音声入力をサポート。なかなか難しく、発音の訓練を受けているような気分になる。ちなみにArmadillo Willy'sはバーベキューレストラン・チェーン

ナビゲーションのルート沿いにIn-N-Out Burgerを検索。In-N-Outはカリフォルニアのファーストフードでは最もおすすめ

Googleだからストリートビュー・モードでのナビも可能

オフボードナビの課題は圏外エリアだ。3Gサービスを使えない場所ではどうなるのかというと、Google Maps Navigationはルートが確定した時点で目的地までの地図データを携帯にダウンロードしてしまう。インターネットにアクセスできない場所では携帯に保存された以上のデータや機能は使えないが、突然マップが消えてしまうことはない。ナビとしての最低限の信頼性は確保される。ただ広大な米国では都市や高速道路から離れるとすぐに圏外になってしまうので、キャンプなどで使うのはキビしいかもしれない。

無料モデル登場でGarmin株急落

現時点でGoogle Maps Navigationは、既存のオンボードPNDを圧倒するような存在ではない。スマートフォンのボーナス機能としては十分に魅力的という程度である。
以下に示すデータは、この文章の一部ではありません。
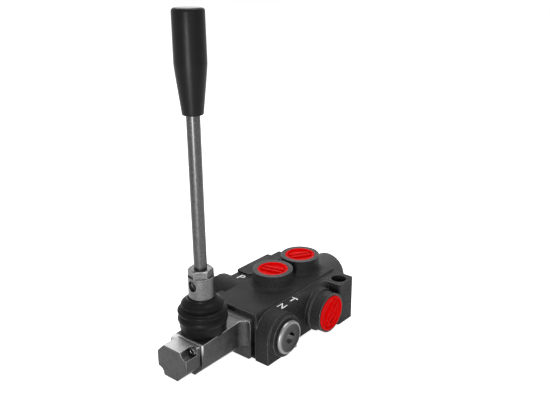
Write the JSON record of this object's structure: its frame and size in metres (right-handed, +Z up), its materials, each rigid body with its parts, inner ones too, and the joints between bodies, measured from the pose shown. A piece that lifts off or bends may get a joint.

だが既存のPNDベンダーにとって脅威であることに変わりはない。

Google Maps NavigationにはAndroid 2.0が必要で、現時点で利用できるのは11月6日に米国で発売されたMotorolaの「DROID」のみ。将来的にBlackBerryやiPhoneにも拡大される模様だが、リリース・スケジュールは未定だ。またナビゲーションサービスを有料提供しているモバイル通信キャリアがあるなど、サポート拡大の道のりは険しい。それでも"無料"のインパクトは大きく、10月28日にGoogleが同サービスを発表するや、PNDを提供するGarminやTomTomの株価が急落した。

10月26日から1週間のGarmin株の推移

PNDは安価な簡易カーナビとして、欧米では据置型のカーナビを大きく上回るペースで出荷されている。しかし、ここ数年は低価格競争に向かい、期待されていた携帯電話との融合によるテレマティクス的なサービス向上が鈍っていた。手頃な価格はうれしいが、どれも同じような製品で面白くない。

そうした状況が今年iPhone OS 3.0で変わり始め、そしてGoogle Maps Navigationの登場である。PND市場が一気にあわただしくなった。特にGoogleはナビゲーションサービスの提供が目的ではなく、モバイル検索利用者を増やすための手段として無料ナビゲーションに目を付けたから厄介だ。動機が違うから、ビジネスモデルも異なる。これは先々Googleならではの機能となっても現れるだろう。クラウドからの黒船襲来である。